Ясин обливался потом.
— Это так здесь соблюдают законы, — сказал он. — Надевают на людей наручники, бьют их, под предлогом, что те будут сопротивляться. Людям приходится терпеть это унижение. Во всем мире бритье головы считается унижением!
Осин величественно махнул рукой, и Ясина увели. Я спросил, нельзя ли поговорить и с другими заключенными. Осин вновь закатил глаза, но согласился. Первым мне показали Юрия Павлова, осужденного на семь лет за шпионаж в пользу США. Человек, которого я увидел, едва ли был способен набрать американский телефонный номер. Он был как будто в полусне, с замедленными реакциями вследствие какой-то “травмы головного мозга”. Я спросил его, как в Перми обращаются с заключенными, и получил механический ответ: “Есть улучшения. Я помню, как было раньше, и могу сравнить с тем, что теперь. Когда я сидел в Перми-36 с Тимофеевым, было гораздо хуже. Теперь мои жалобы в основном медицинского характера”. Павлов попросил меня напомнить о нем Тимофееву и медленно вышел за дверь.
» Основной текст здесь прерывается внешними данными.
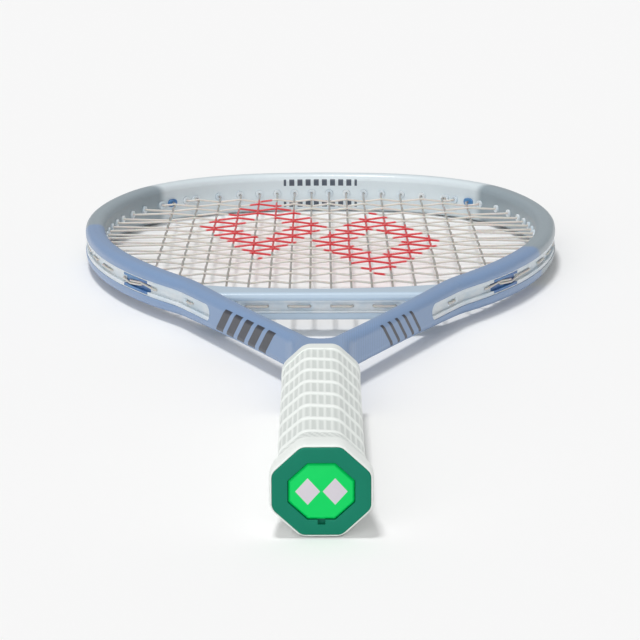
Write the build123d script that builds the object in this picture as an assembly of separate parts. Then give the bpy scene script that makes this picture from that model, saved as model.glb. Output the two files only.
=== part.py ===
"""Tennis racket, strung and gripped, as separate named pieces. Millimetres.

Design frame: x to the right, y from the butt face (0) to the tip, z up from the string plane.
Every piece is moved to the row frame, origin at the centre of the bounding box's bottom, on export.
"""
from build123d import *
import os
from math import cos, hypot, pi, radians, sin, tan

# ---------------------------------------------------------------- overall sizes
racket_length = 685.0
tube_width = 11.0            # plan width of the hoop tube
wall = 1.8                   # carbon wall, inside and top
groove_wall = 1.6            # carbon wall behind the string groove
edge_radius = 4.0            # rounding of the tube's long edges

# beam height, stated at places measured from the tip
beam_stations = [(0.0, 23.4), (164.0, 19.2), (292.0, 19.6), (380.0, 16.6), (500.0, 17.6), (660.0, 17.6)]

# hoop outline from the tip round to the arm, as tangent arcs: radius and turn in degrees
hoop_arcs = [(250.0, 7.0), (108.0, 60.0), (206.0, 25.0), (310.0, 33.0)]
shoulder_radius = 90.0       # counter-curve between hoop and arm
arm_angle = 25.0             # outer line of an arm, from the racket's axis
arm_inner_angle = 24.2       # inner line of an arm, so that the arms thicken towards the shaft
yoke_radius = 40.0           # blend between an arm and the shaft
crotch_radius = 5.0
shaft_half_width = 13.0
shaft_web = 1.6              # web between the two shaft cavities

# ---------------------------------------------------------------- throat bridge
head_inner_length = 336.0    # frame tip to the bridge's hoop-side face, on the axis
bridge_width = 14.0
bridge_beam = 14.0
bridge_curve = 190.0         # plan radius of the hoop-side face
bridge_edge_radius = 3.0
bridge_groove_depth = 2.6
bridge_strip_height = 6.5
bridge_strip_reach = 44.0    # half length of the strip

# ---------------------------------------------------------------- string channel and grommet strips
groove_depth = 3.0
strip_height = 8.4
groove_end = 366.0           # frame tip to the rounded lower end of the side grooves
strip_clearance = 0.1        # strip to groove, all round
strip_sink = 0.3             # strip face below the frame's outer face
channel_depth = 1.6          # string channel in the strip's face
channel_height = 4.4
pass_level = 1.4             # how far a turn is lifted where it passes another string's hole
bumper_start = 79.0          # where the bumper guard takes over, down from the tip
bumper_proud = 1.0
bumper_height = 12.5
barrel_wall = 1.45
barrel_reach = 1.2           # barrel end beyond the hoop's inner wall
hole_clearance = 0.1         # barrel to frame hole
skin_gap = 0.04              # bumper skin to the frame's outer face
upper_insert = (33.0, 45.2)  # stretch that an upper corner insert fills, down from the frame tip
lower_insert = (276.0, 302.0)  # the same for a lower one
insert_height = 7.2
insert_oval = 1.3            # half the length that an insert's main barrel is drawn out by

# ---------------------------------------------------------------- strings
string_diameter = 1.2
string_play = 0.15           # string to barrel bore
weave_gap = 0.06             # between crossing strings
weave_bend = 8.0
mouth_bend = 2.5
turn_bend = 1.0
string_leg = 3.0             # part of a string's way in that belongs to its outer turn
tail_reach = 1.6             # tail's end beyond its grommet's inner wall
channel_step = 9.0           # spacing of the points that a turn follows round the frame
least_turn = 0.4             # degrees; a smaller turn counts as straight
main_first = 5.4             # centre line to the first main
main_gaps = [10.5, 10.6, 10.8, 11.6, 12.4, 12.9, 14.0]
cross_top = 39.0             # frame tip to the highest cross
cross_gaps = [15.8, 15.6, 15.6, 15.6, 12.4, 12.6, 12.4, 12.0, 11.4]
cross_gaps += [11.6, 12.0, 12.0, 12.0, 12.0, 12.4, 16.0, 17.0, 20.0]
bridge_mains = 4             # mains on each side that pass through the bridge
slanted_mains = {4: 45.0, 5: 25.0}   # mains that leave through the arm, and their slant in degrees
tail_gap = 0.2               # tail to the string that it shares a hole with
barrel_root = 0.3            # barrel's start below the string channel's floor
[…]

Последним мне показали Виталия Голдовича — физика, работавшего на “оборонку” и обвиненного в государственной измене и других преступлениях: он пытался на надувном плоту переплыть Черное море, чтобы попасть в Турцию. Голдович был взвинчен, у него трялись руки. Много месяцев его никто не навещал, и он общался только с охранниками и другими заключенными. Ему никто не сказал, что приедет журналист. Голдович говорил торопливо и сбивчиво. Чтобы немного его успокоить, я повторил слова Павлова о том, что с заключенными стали лучше обращаться. Голдович ответил, что это ерунда: его по-прежнему бьют и оскорбляют.